A Chanticleer Christmas
December 11-23, 2018
Something magical always seems to happen at A Chanticleer Christmas. Gregorian chant sets an expectant mood. The room is hushed, the lights are low until the music rings out, “Arise, Shine, Your Light Has Come.” Candles are extinguished and a festive mood ensues. Shepherds compare notes, angels sing on high, a special baby is celebrated, his mother is praised and the whole Earth seems to come to life again. This year’s concerts will combine soaring motets of Palestrina, Corteccia, Sweelinck and Lassus with favorite carols.

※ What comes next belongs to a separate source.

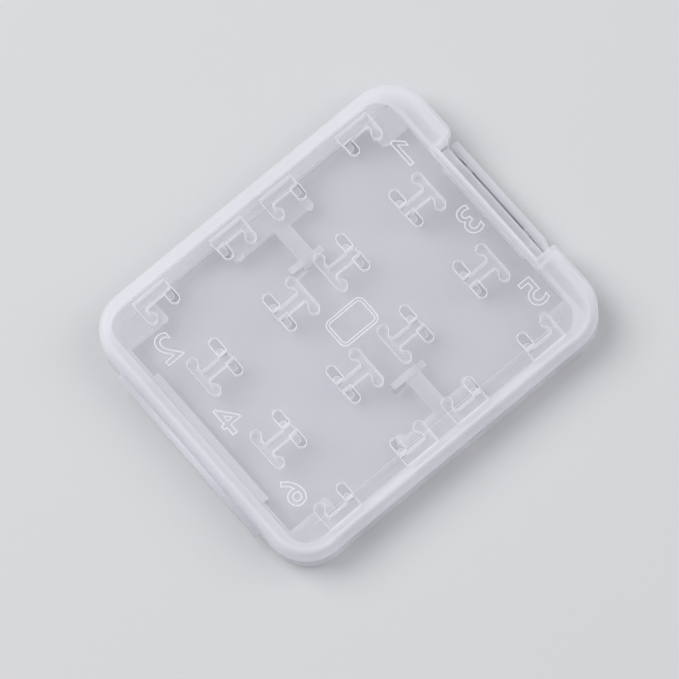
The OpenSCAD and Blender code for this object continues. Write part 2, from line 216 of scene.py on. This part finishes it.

Jaakko Mäntyjärvi’s holiday story of Stefan the Stable Boy, written for us and first heard two years ago, will return “by popular demand.” A familiar gospel medley from the pen of Joseph Jennings will round out the evening. Of course, what would Christmas be without Biebl’s “Ave Maria”? Most importantly, what would Christmas be without you? When you celebrate this magical season with us, something special really does happen.
March 16-20, 2019
Eighty years ago the caustic composer and critic Virgil Thomson described what it was like for a composer to write American music. He said, “…just be born in America and write music. It’s that easy!” But is it just that? Isn’t our American musical canvas vast? Our heritage magnificent? Spacious Skies will be a celebration of American music, from the raw, raunchy, Colonial spirit of William Billings through the backwoods of Appalachia, down the rolling Shenandoah, across the prairies and ending up in our own backyard. Barber, Rorem and Corigliano have been inspired by old worlds. Mason Bates, Peter Gabriel and Stephen Stucky have conquered newer ones. Gershwin, Weill, Blossom Dearie and the Andrews Sisters join in the musical parade as we raise our voices in song: patriotic, spiritual, sassy, romantic. Walt Whitman exclaimed, “I hear America singing.” In this program, we share his joy over and over again.
June 8-15, 2019
“Holiness is all around us.” We sing, as we have for forty years, about the joys of the kingdom, especially as they may be found on Earth. The Hebrew tradition says that Yahweh told Moses to take off his shoes, for “this is holy ground.” The African-American spiritual assures us “My God is a Rock,” and composers from Hassler to Victoria, Palestrina to Dufay have found musical comfort and inspiration from texts such as “Upon this Rock shall I build my church” or “I was glad when they said unto me, let us go into the house of the Lord.” The great English carol says, “King Jesus hath a garden.” Ours is filled with music from the Spanish Renaissance to Anglican chant, from Hebrew psalms to early American hymns. Keep your shoes on if you like, but know that we will be on holy ground.